Ez történt


Virtuosity and momentum

2002. 07. 22.


Zoltán Kocsis places great emphasis on authenticity and precision




Two major works were programmed at the second evening of the National Philharmonic Orchestra's Beethoven series at Martonvásár, the Violin Concerto (with Barnabás Kelemen as  soloist) and the Sixth (Pastoral) Symphony, conducted by Zoltán Kocsis. We heard the violin concerto in its transcription for piano last week in the first concert of the series. On Saturday it was performed in its original conception. Those who thought up the concert series deserve special praise for the idea – programs assembled to show this and similar hidden relationships between a composer's works made the three concerts into an exceptionally exciting musical event, alongside the excitement of each individual concert.
In spite of his young age, Barnabás Kelemn who belongs to the latest generation of Hungarian performers has much to be proud of – performing the Beethoven violin concerto with one of the greatest of Hungary's living musicians and in the company of the National Philharmonic Orchestra was a great challenge for him, and it was clearly apparent that he had prepared for the task with great care.
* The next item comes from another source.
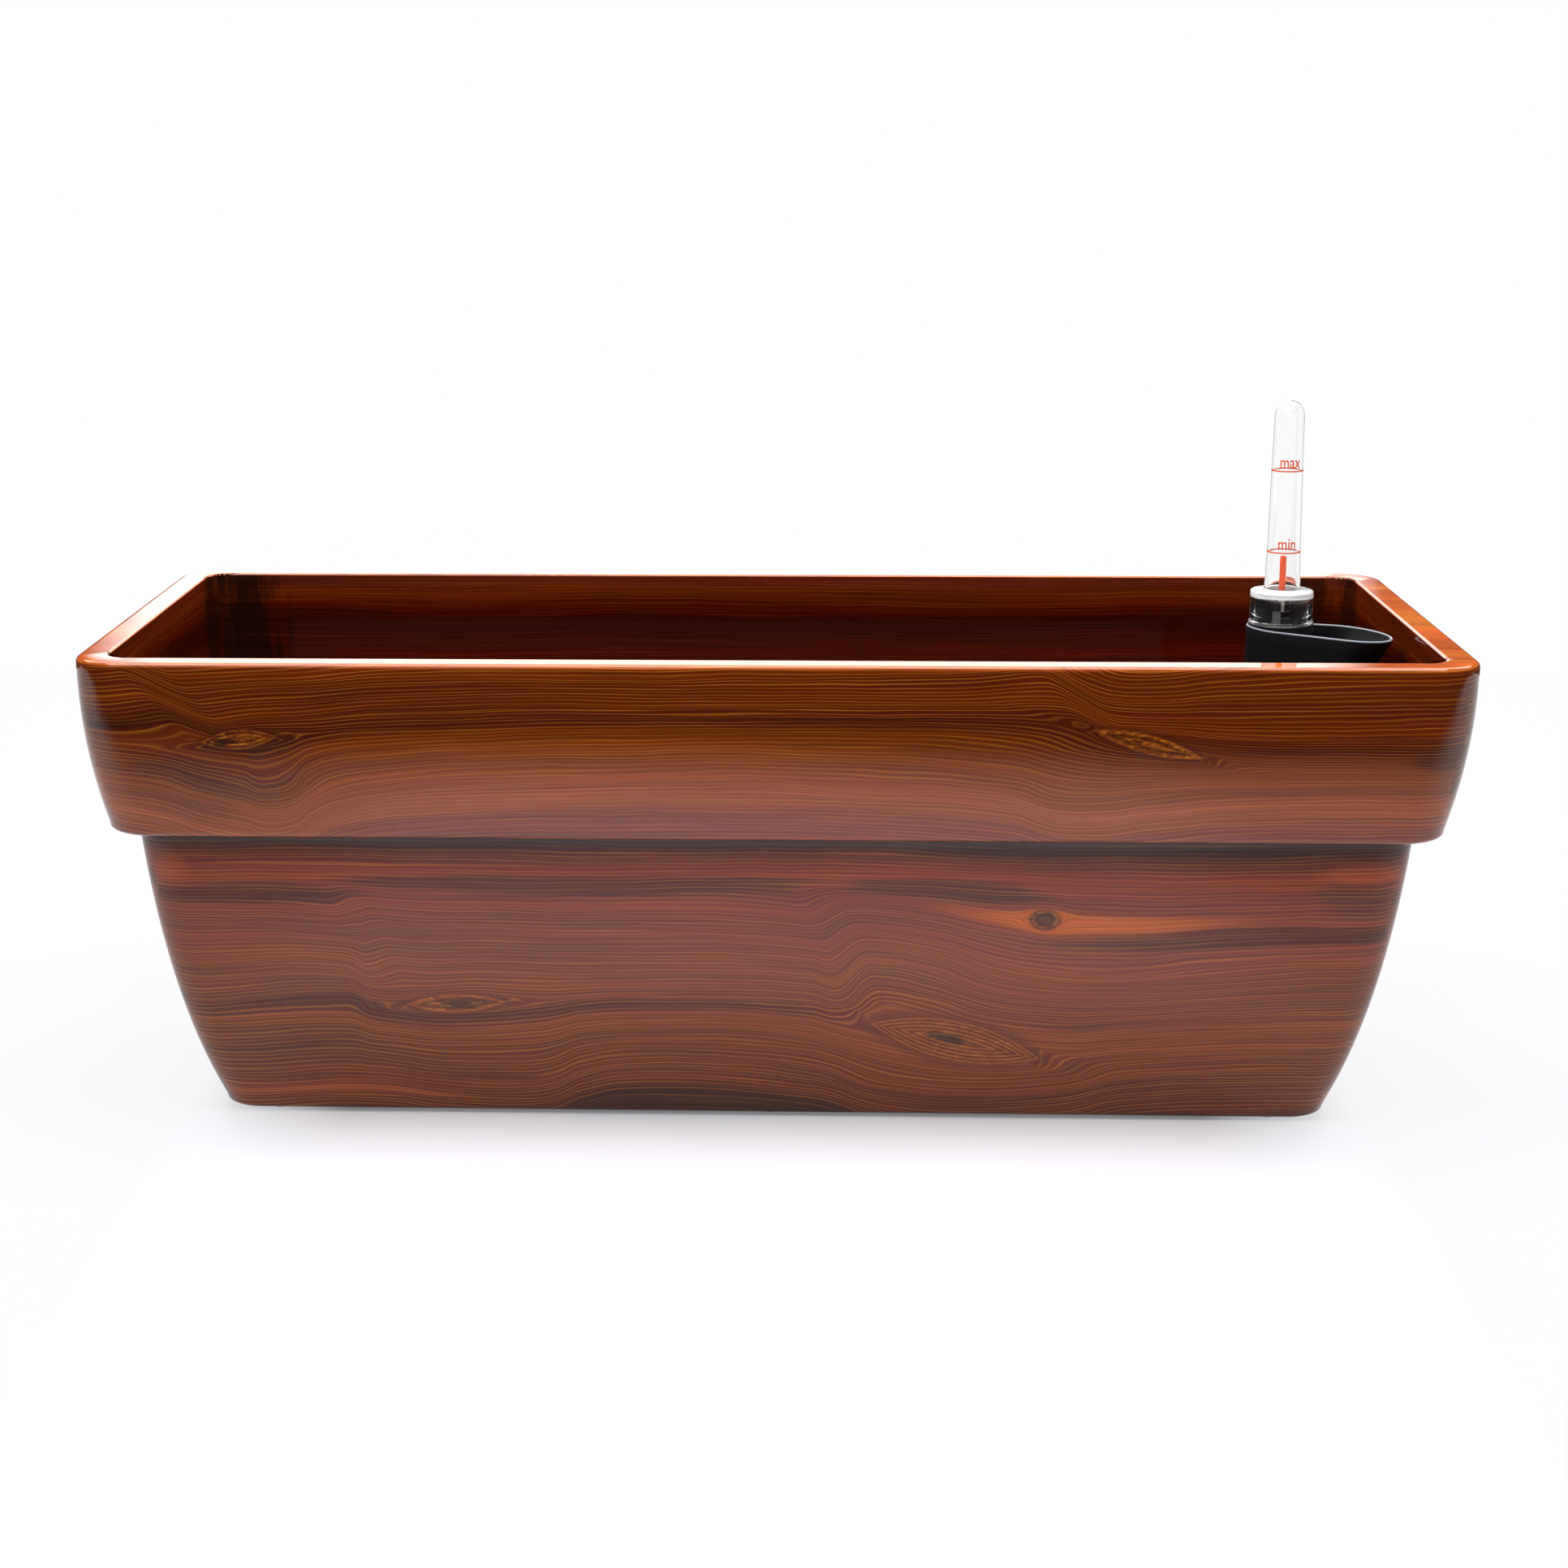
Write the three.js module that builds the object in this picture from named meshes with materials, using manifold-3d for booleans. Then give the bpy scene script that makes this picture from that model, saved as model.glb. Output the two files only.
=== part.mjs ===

He played the violin with virtuosity and a beautiful tone, and although young impetuosity brought the occasional harsh sound, and overly mannered phrases into his playing, his momentum, instinctive musicality, and the very high level of his interpretation of the Violin Concerto earned the audience's ovation.
The orchestra, which supplied the accompaniment perfectly to the violinist, performed the Sixth Symphony superbly and with beautiful sonorities. Kocsis audibly placed great weight on the authenticity of  musical character and the precision of phrasing (the woodwind were beautifully shaped): Kocsis did not let up the intensity of concentration for a second, and confidently guided the orchestra through the pitfalls of this immense work that is not exactly an audience favourite. The audience listened to the performance with rapt attention befitting an important event and celebrated the superb artists and the conductor of the National Philharmonic Orchestra with immense applause.